Professor Holmberg continues to conceive and lead innovative projects on dynamic maintenance.
His second key contribution to the discipline has related to the development of coatings such as nanostructured thin films to structural materials in order to reduce friction and wear, and hence improve their economic performance. His book Coatings Tribology, with Prof Allan Matthews of Sheffield and Manchester universities, has become a key text in the field.
Advances in digitalisation have made possible the optimal shaping of mechanical components which, when combined with thin coatings, can reduce friction by 50% to ensure that machines last longer.
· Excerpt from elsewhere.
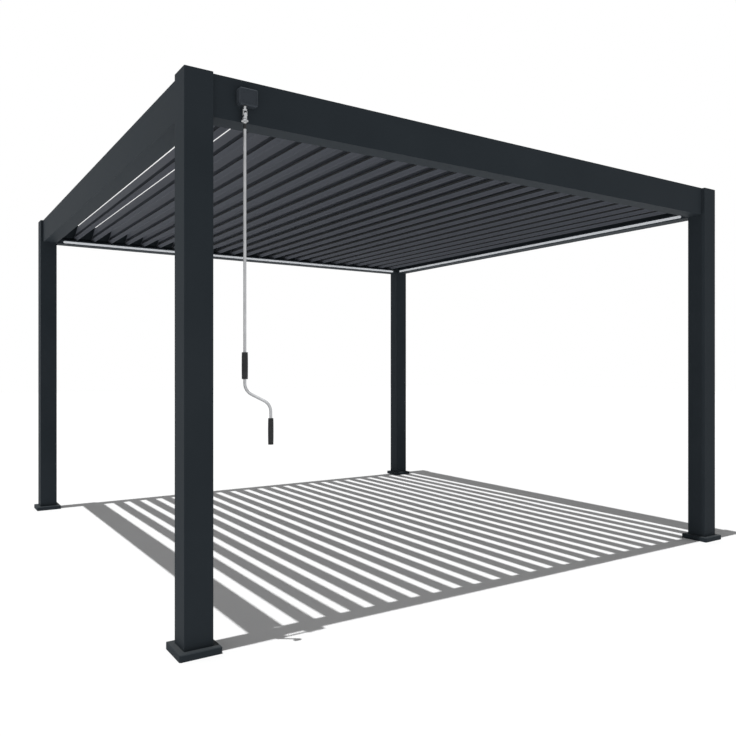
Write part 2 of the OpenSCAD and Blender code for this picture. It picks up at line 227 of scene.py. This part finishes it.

Surfaces 100 times more slippery than 20 years ago have been achieved.
Third, Prof Holmberg has contributed significantly to the field of energy conservation in passenger vehicles, publishing an influential paper Global energy consumption due to friction in passenger cars in 2012. Friction accounts for over 30% of fuel consumption in passenger cars.
Professor Holmberg, the first Finn to win the award, was presented with the medal by HM Ambassador to Finland Sarah Price alongside the chairperson of the Tribology Trust award committee, Keith Bowen.
The award, known as the ‘Tribology Nobel prize’, was awarded for the first time in 1972 and to date has been awarded to 38 people from 12 countries.
Speaking after receiving the award, Professor Holmberg thanked the Tribology Trust for “giving me this medal which I appreciate very much and I value very highly”.
He paid tribute to former winners and highlighted that scientific research is a team effort, thanking his colleagues and VTT for their support before also thanking his family and close friends.
The Tribology Trust is an independently funded trust administered by the Institution of Mechanical Engineers in London.